> [RECORDED INFORMATION]
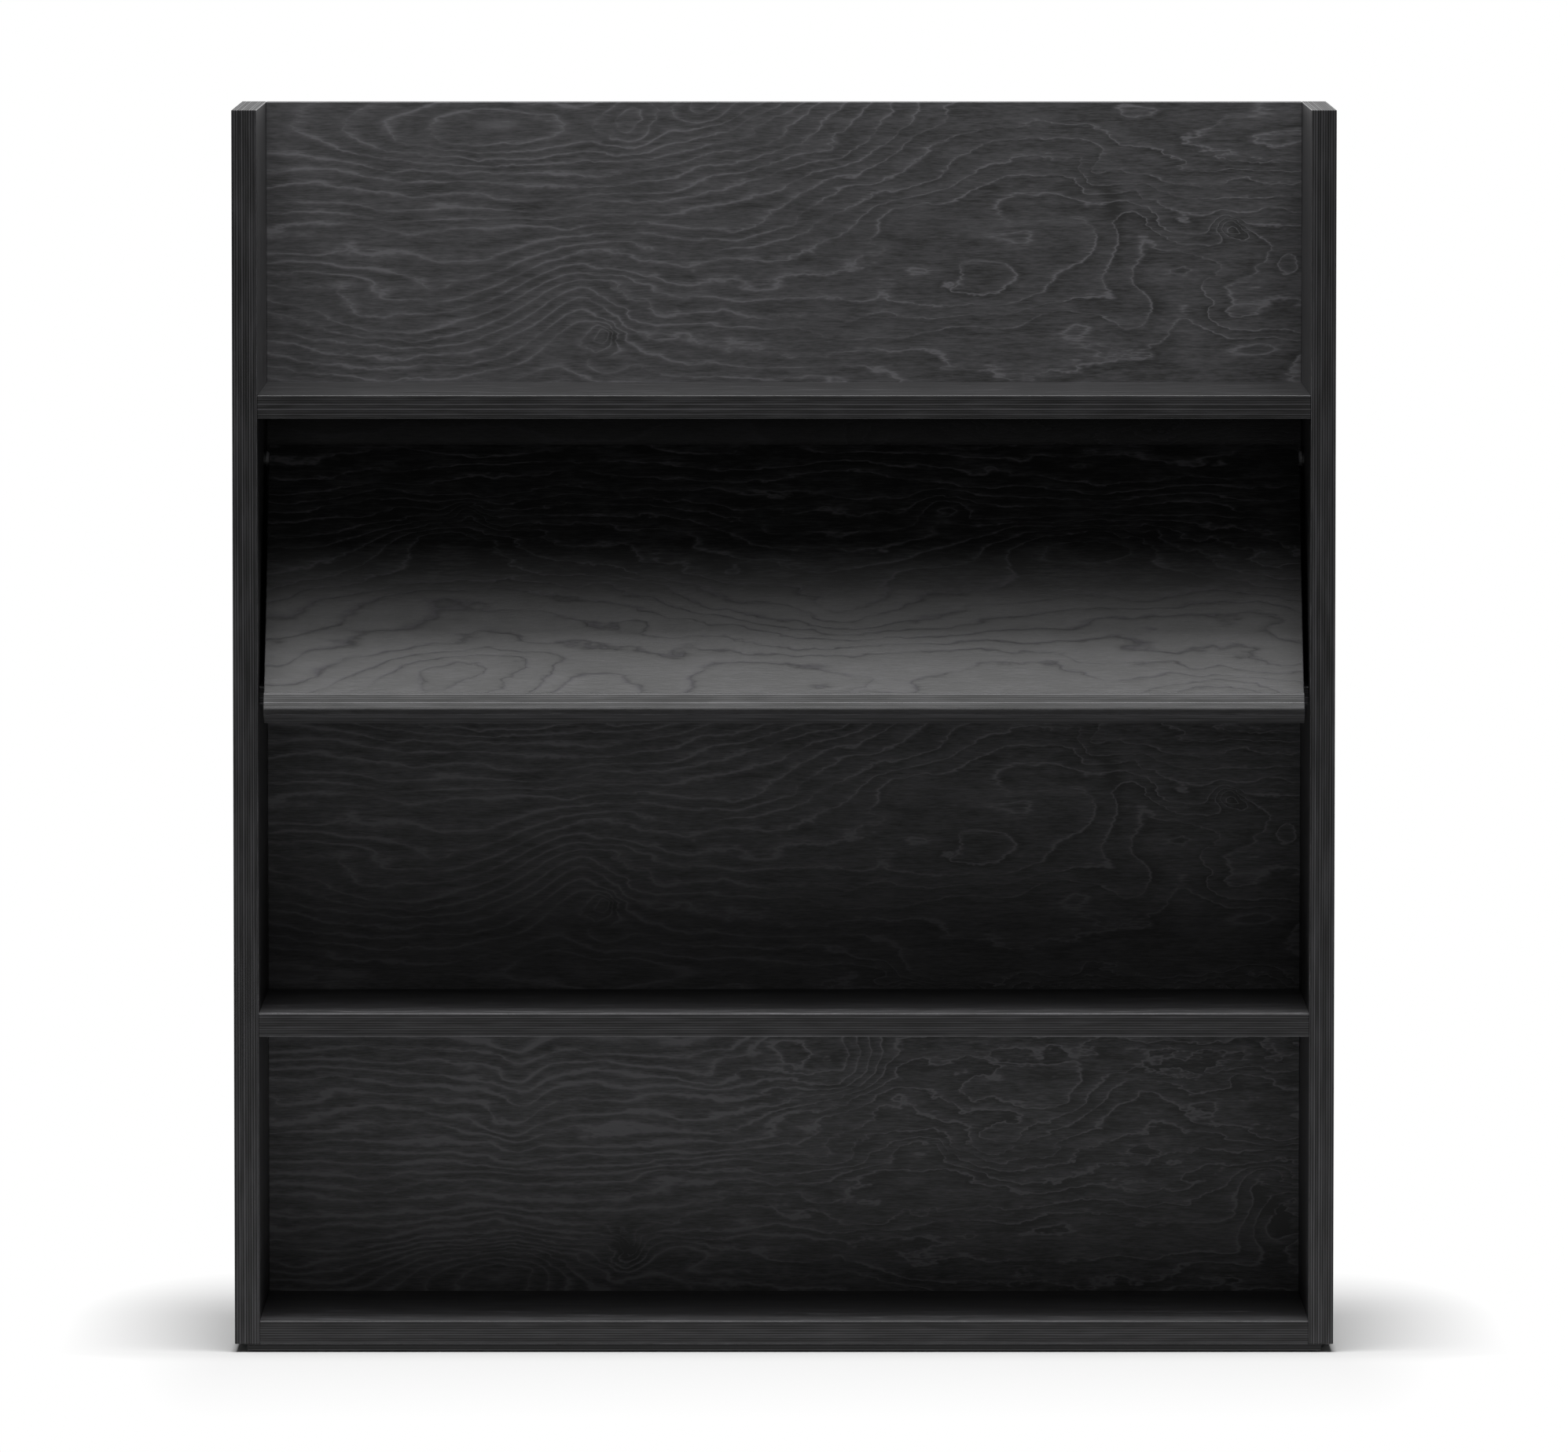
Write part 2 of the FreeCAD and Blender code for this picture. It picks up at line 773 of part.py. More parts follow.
def lip_strip():
    body = new_node("flap_lip")
    outline = new_sketch(body, "YZ_Plane", -half_flap)
    lip_front = -half_flap_thickness - size.lip_proud
    lip_top = size.lip_height - below_pivot
    draw_rectangle(outline, lip_front, -half_flap_thickness, -below_pivot, lip_top)

    def against_the_panel(middle):
        return middle.y > -half_flap_thickness.number - size.edge_round.number

    ease_edges(body, pad(body, outline, half_flap * 2), against_the_panel)
    dowel_holes = new_sketch(body, "XZ_Plane", half_flap_thickness)
    for across in lip_dowel_places:
        draw_circle(dowel_holes, across, lip_dowel_height, size.lip_dowel_radius + size.fit_gap)
    pocket(body, dowel_holes, size.lip_dowel_in_lip + size.hole_end_gap, True)
    place_on_flap(body, zero)


def pivot_pieces(name, side):
    """A pin, its collar and its socket; side is -1 on the left and 1 on the right."""
    tip = size.collar_thickness + size.end_play + size.pin_in_socket
    pin = new_node(f"pivot_pin_{name}")
    turn(pin, "XY_Plane", "H_Axis", [
        (-size.pin_in_flap * side, zero),
        (-size.pin_in_flap * side, size.pin_radius),
        ((tip - size.pin_radius / 4) * side, size.pin_radius),
        (tip * side, size.pin_radius - size.pin_radius / 4),
        (tip * side, zero),
    ])
    place_on_flap(pin, half_flap * side)

    collar = new_node(f"pivot_collar_{name}")
    turn(collar, "XY_Plane", "H_Axis", [
        (zero, size.pin_radius + size.running_gap),
        (zero, size.collar_radius),
        (size.collar_thickness * side, size.collar_radius),
        (size.collar_thickness * side, size.pin_radius + size.running_gap),
    ])
    place_on_flap(collar, half_flap * side)

    socket = new_node(f"pivot_socket_{name}")
    bore_end = socket_bore_depth - size.flange_thickness
    turn(socket, "XY_Plane", "H_Axis", [
        (-size.flange_thickness * side, size.pin_radius + size.running_gap),
        (-size.flange_thickness * side, size.flange_radius),
        (zero, size.flange_radius),
        (zero, size.socket_radius),
        (socket_depth * side, size.socket_radius),
        (socket_depth * side, zero),
        (bore_end * side, zero),
        (bore_end * side, size.pin_radius + size.running_gap),
    ])
    place(socket, half_inner * side, front + pivot_behind_front, feet + pivot_height)


flap_board()
lip_strip()
pivot_pieces("left", -1)
pivot_pieces("right", 1)

lip_dowel = dowel_pattern(
    "lip_dowel_pattern", size.lip_dowel_radius, size.lip_dowel_in_lip, size.lip_dowel_in_panel
)
dowels_backward = about(0, 0, 1, 90)
lip_dowels = []
for across in lip_dowel_places:
    lip_dowels.append(
        copy_of(lip_dowel, across, -half_flap_thickness, lip_dowel_height, dowels_backward)
    )
place_on_flap(group("lip_dowels", lip_dowels), zero)

bumper = disc_pattern("bumper_pattern", size.bumper_radius, size.bumper_thickness)
pads_backward = about(1, 0, 0, 90)
bumper_end = half_flap - size.bumper_inset
flap_bumpers = []
for across in spread(-bumper_end, bumper_end, bumper_count):
    flap_bumpers.append(
        copy_of(
            bumper,
            across,
            half_flap_thickness + size.bumper_thickness,
            size.flap_overhang - below_pivot,
            pads_backward,
        )
    )
place_on_flap(group("flap_bumpers", flap_bumpers), zero)

document.recompute()


# Every object has to be sound before anything is written

for item in document.Objects:
    if "Invalid" in item.State or "Error" in item.State:
        raise RuntimeError(f"{item.Label} failed: {item.State}")
for node in nodes:
    if node.Shape.isNull() or not node.Shape.isValid():
        raise RuntimeError(f"{node.Label} has no sound shape")

os.makedirs("parts", exist_ok=True)
for node in nodes:
    node.Shape.exportStep(os.path.join("parts", f"{node.Label}.step"))
    print(f"{node.Label}: {len(node.Shape.Solids)} solid(s), {node.Shape.Volume / 1000:.1f} cm3")
whole = Part.makeCompound([node.Shape for node in nodes]).BoundBox
print(f"{len(nodes)} nodes, x {whole.XMin:.3f} to {whole.XMax:.3f}, y {whole.YMin:.3f} to "
      f"{whole.YMax:.3f}, z {whole.ZMin:.3f} to {whole.ZMax:.3f}")
print(f"pivot axis at y {(front + pivot_behind_front).number:.3f}, "
      f"z {(feet + pivot_height).number:.3f}")
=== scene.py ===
# %% [markdown]
# # A narrow bookshelf in black-stained birch plywood
#
# The shelf is drawn as solids elsewhere, and arrives here as a fixed model: nine boards, the flap's
# lip, and the dowels, cams, screws and pins that hold them together. This lesson gives it a camera,
# finishes and a studio. We start with the model.

# %% Load the model
import json
import math
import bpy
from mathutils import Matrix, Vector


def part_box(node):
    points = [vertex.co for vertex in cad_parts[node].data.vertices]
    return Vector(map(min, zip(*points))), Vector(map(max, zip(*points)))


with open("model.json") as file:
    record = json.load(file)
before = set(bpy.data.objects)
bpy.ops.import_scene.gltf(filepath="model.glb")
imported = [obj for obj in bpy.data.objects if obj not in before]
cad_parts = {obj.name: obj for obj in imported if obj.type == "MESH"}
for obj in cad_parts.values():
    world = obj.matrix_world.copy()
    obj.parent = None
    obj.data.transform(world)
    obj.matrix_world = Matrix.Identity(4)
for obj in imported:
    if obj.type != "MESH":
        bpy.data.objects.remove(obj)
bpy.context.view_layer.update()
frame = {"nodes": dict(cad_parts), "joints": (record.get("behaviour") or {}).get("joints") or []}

from types import SimpleNamespace

import bmesh
import bpy

# %% [markdown]
# ## Camera
#
# A catalogue picture of furniture is taken from far away with a long lens, so that the sides stay
# upright. Here the eye is 1.52 m above the floor and 12.5 m in front of the boards, and looks down
# by a little over four degrees. A shifted lens could keep the uprights exactly parallel, but the
# shift would stay on when the camera walks round to the sides, so a small tilt is the better way.

# %% Place the camera
carcass_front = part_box("side_panel_left")[0].y
eye_distance = 12.488
eye_height = 1.516
downward_degrees = 4.349
lens_millimetres = 320.1
nearest_seen = 0.5
farthest_seen = 200

camera = bpy.data.objects.new("camera", bpy.data.cameras.new("camera"))
bpy.context.scene.collection.objects.link(camera)
camera.location = (0, carcass_front - eye_distance, eye_height)
camera.rotation_euler = (math.radians(90 - downward_degrees), 0, 0)
camera.data.lens = lens_millimetres
camera.data.clip_start = nearest_seen
camera.data.clip_end = farthest_seen
bpy.context.scene.camera = camera
bpy.context.scene.view_settings.view_transform = "Standard"
print("camera at", [round(value, 3) for value in camera.location])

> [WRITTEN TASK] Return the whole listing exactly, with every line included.

> [EXERCISE SOLUTION]
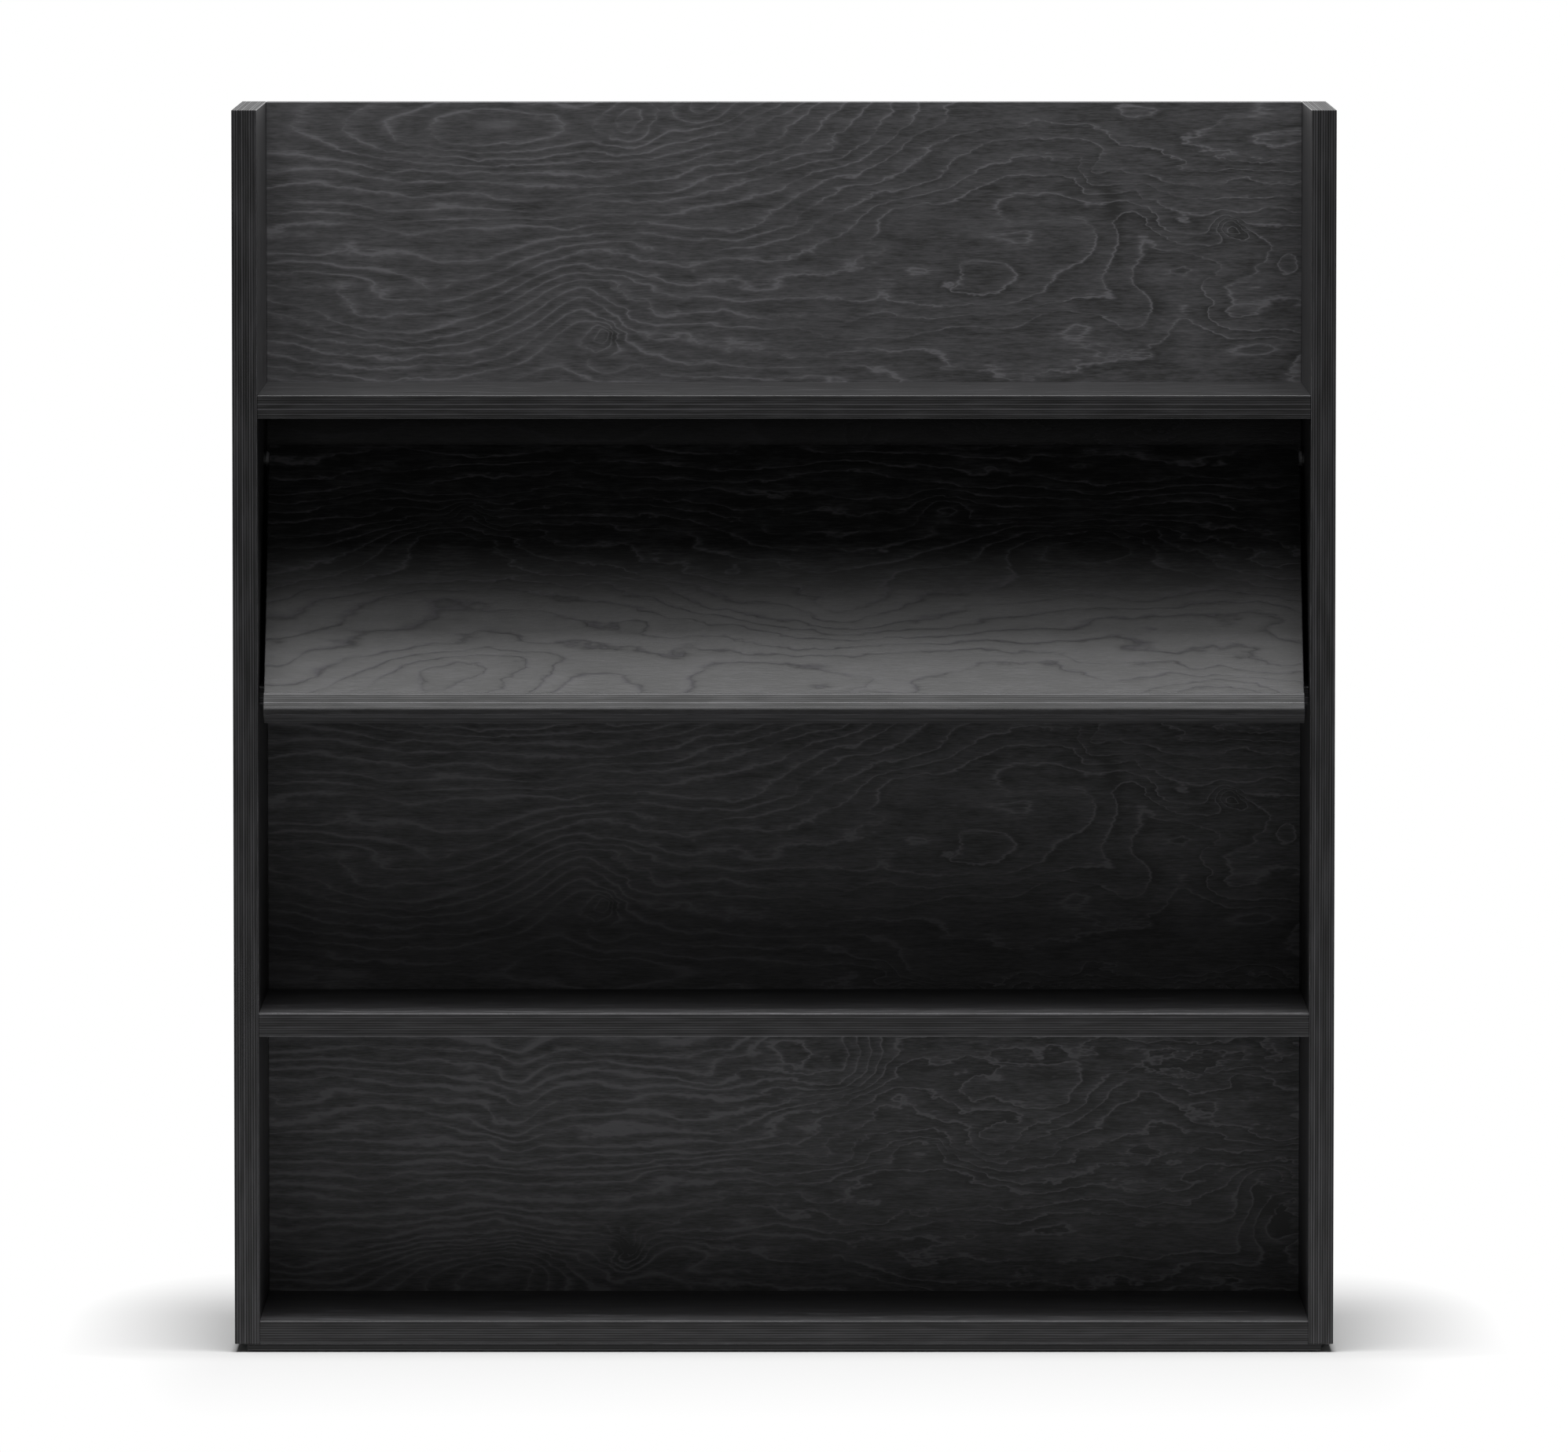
Write part 2 of the FreeCAD and Blender code for this picture. It picks up at line 773 of part.py. More parts follow.
def lip_strip():
    body = new_node("flap_lip")
    outline = new_sketch(body, "YZ_Plane", -half_flap)
    lip_front = -half_flap_thickness - size.lip_proud
    lip_top = size.lip_height - below_pivot
    draw_rectangle(outline, lip_front, -half_flap_thickness, -below_pivot, lip_top)

    def against_the_panel(middle):
        return middle.y > -half_flap_thickness.number - size.edge_round.number

    ease_edges(body, pad(body, outline, half_flap * 2), against_the_panel)
    dowel_holes = new_sketch(body, "XZ_Plane", half_flap_thickness)
    for across in lip_dowel_places:
        draw_circle(dowel_holes, across, lip_dowel_height, size.lip_dowel_radius + size.fit_gap)
    pocket(body, dowel_holes, size.lip_dowel_in_lip + size.hole_end_gap, True)
    place_on_flap(body, zero)


def pivot_pieces(name, side):
    """A pin, its collar and its socket; side is -1 on the left and 1 on the right."""
    tip = size.collar_thickness + size.end_play + size.pin_in_socket
    pin = new_node(f"pivot_pin_{name}")
    turn(pin, "XY_Plane", "H_Axis", [
        (-size.pin_in_flap * side, zero),
        (-size.pin_in_flap * side, size.pin_radius),
        ((tip - size.pin_radius / 4) * side, size.pin_radius),
        (tip * side, size.pin_radius - size.pin_radius / 4),
        (tip * side, zero),
    ])
    place_on_flap(pin, half_flap * side)

    collar = new_node(f"pivot_collar_{name}")
    turn(collar, "XY_Plane", "H_Axis", [
        (zero, size.pin_radius + size.running_gap),
        (zero, size.collar_radius),
        (size.collar_thickness * side, size.collar_radius),
        (size.collar_thickness * side, size.pin_radius + size.running_gap),
    ])
    place_on_flap(collar, half_flap * side)

    socket = new_node(f"pivot_socket_{name}")
    bore_end = socket_bore_depth - size.flange_thickness
    turn(socket, "XY_Plane", "H_Axis", [
        (-size.flange_thickness * side, size.pin_radius + size.running_gap),
        (-size.flange_thickness * side, size.flange_radius),
        (zero, size.flange_radius),
        (zero, size.socket_radius),
        (socket_depth * side, size.socket_radius),
        (socket_depth * side, zero),
        (bore_end * side, zero),
        (bore_end * side, size.pin_radius + size.running_gap),
    ])
    place(socket, half_inner * side, front + pivot_behind_front, feet + pivot_height)


flap_board()
lip_strip()
pivot_pieces("left", -1)
pivot_pieces("right", 1)

lip_dowel = dowel_pattern(
    "lip_dowel_pattern", size.lip_dowel_radius, size.lip_dowel_in_lip, size.lip_dowel_in_panel
)
dowels_backward = about(0, 0, 1, 90)
lip_dowels = []
for across in lip_dowel_places:
    lip_dowels.append(
        copy_of(lip_dowel, across, -half_flap_thickness, lip_dowel_height, dowels_backward)
    )
place_on_flap(group("lip_dowels", lip_dowels), zero)

bumper = disc_pattern("bumper_pattern", size.bumper_radius, size.bumper_thickness)
pads_backward = about(1, 0, 0, 90)
bumper_end = half_flap - size.bumper_inset
flap_bumpers = []
for across in spread(-bumper_end, bumper_end, bumper_count):
    flap_bumpers.append(
        copy_of(
            bumper,
            across,
            half_flap_thickness + size.bumper_thickness,
            size.flap_overhang - below_pivot,
            pads_backward,
        )
    )
place_on_flap(group("flap_bumpers", flap_bumpers), zero)

document.recompute()


# Every object has to be sound before anything is written

for item in document.Objects:
    if "Invalid" in item.State or "Error" in item.State:
        raise RuntimeError(f"{item.Label} failed: {item.State}")
for node in nodes:
    if node.Shape.isNull() or not node.Shape.isValid():
        raise RuntimeError(f"{node.Label} has no sound shape")

os.makedirs("parts", exist_ok=True)
for node in nodes:
    node.Shape.exportStep(os.path.join("parts", f"{node.Label}.step"))
    print(f"{node.Label}: {len(node.Shape.Solids)} solid(s), {node.Shape.Volume / 1000:.1f} cm3")
whole = Part.makeCompound([node.Shape for node in nodes]).BoundBox
print(f"{len(nodes)} nodes, x {whole.XMin:.3f} to {whole.XMax:.3f}, y {whole.YMin:.3f} to "
      f"{whole.YMax:.3f}, z {whole.ZMin:.3f} to {whole.ZMax:.3f}")
print(f"pivot axis at y {(front + pivot_behind_front).number:.3f}, "
      f"z {(feet + pivot_height).number:.3f}")
=== scene.py ===
# %% [markdown]
# # A narrow bookshelf in black-stained birch plywood
#
# The shelf is drawn as solids elsewhere, and arrives here as a fixed model: nine boards, the flap's
# lip, and the dowels, cams, screws and pins that hold them together. This lesson gives it a camera,
# finishes and a studio. We start with the model.

# %% Load the model
import json
import math
import bpy
from mathutils import Matrix, Vector


def part_box(node):
    points = [vertex.co for vertex in cad_parts[node].data.vertices]
    return Vector(map(min, zip(*points))), Vector(map(max, zip(*points)))


with open("model.json") as file:
    record = json.load(file)
before = set(bpy.data.objects)
bpy.ops.import_scene.gltf(filepath="model.glb")
imported = [obj for obj in bpy.data.objects if obj not in before]
cad_parts = {obj.name: obj for obj in imported if obj.type == "MESH"}
for obj in cad_parts.values():
    world = obj.matrix_world.copy()
    obj.parent = None
    obj.data.transform(world)
    obj.matrix_world = Matrix.Identity(4)
for obj in imported:
    if obj.type != "MESH":
        bpy.data.objects.remove(obj)
bpy.context.view_layer.update()
frame = {"nodes": dict(cad_parts), "joints": (record.get("behaviour") or {}).get("joints") or []}

from types import SimpleNamespace

import bmesh
import bpy

# %% [markdown]
# ## Camera
#
# A catalogue picture of furniture is taken from far away with a long lens, so that the sides stay
# upright. Here the eye is 1.52 m above the floor and 12.5 m in front of the boards, and looks down
# by a little over four degrees. A shifted lens could keep the uprights exactly parallel, but the
# shift would stay on when the camera walks round to the sides, so a small tilt is the better way.

# %% Place the camera
carcass_front = part_box("side_panel_left")[0].y
eye_distance = 12.488
eye_height = 1.516
downward_degrees = 4.349
lens_millimetres = 320.1
nearest_seen = 0.5
farthest_seen = 200

camera = bpy.data.objects.new("camera", bpy.data.cameras.new("camera"))
bpy.context.scene.collection.objects.link(camera)
camera.location = (0, carcass_front - eye_distance, eye_height)
camera.rotation_euler = (math.radians(90 - downward_degrees), 0, 0)
camera.data.lens = lens_millimetres
camera.data.clip_start = nearest_seen
camera.data.clip_end = farthest_seen
bpy.context.scene.camera = camera
bpy.context.scene.view_settings.view_transform = "Standard"
print("camera at", [round(value, 3) for value in camera.location])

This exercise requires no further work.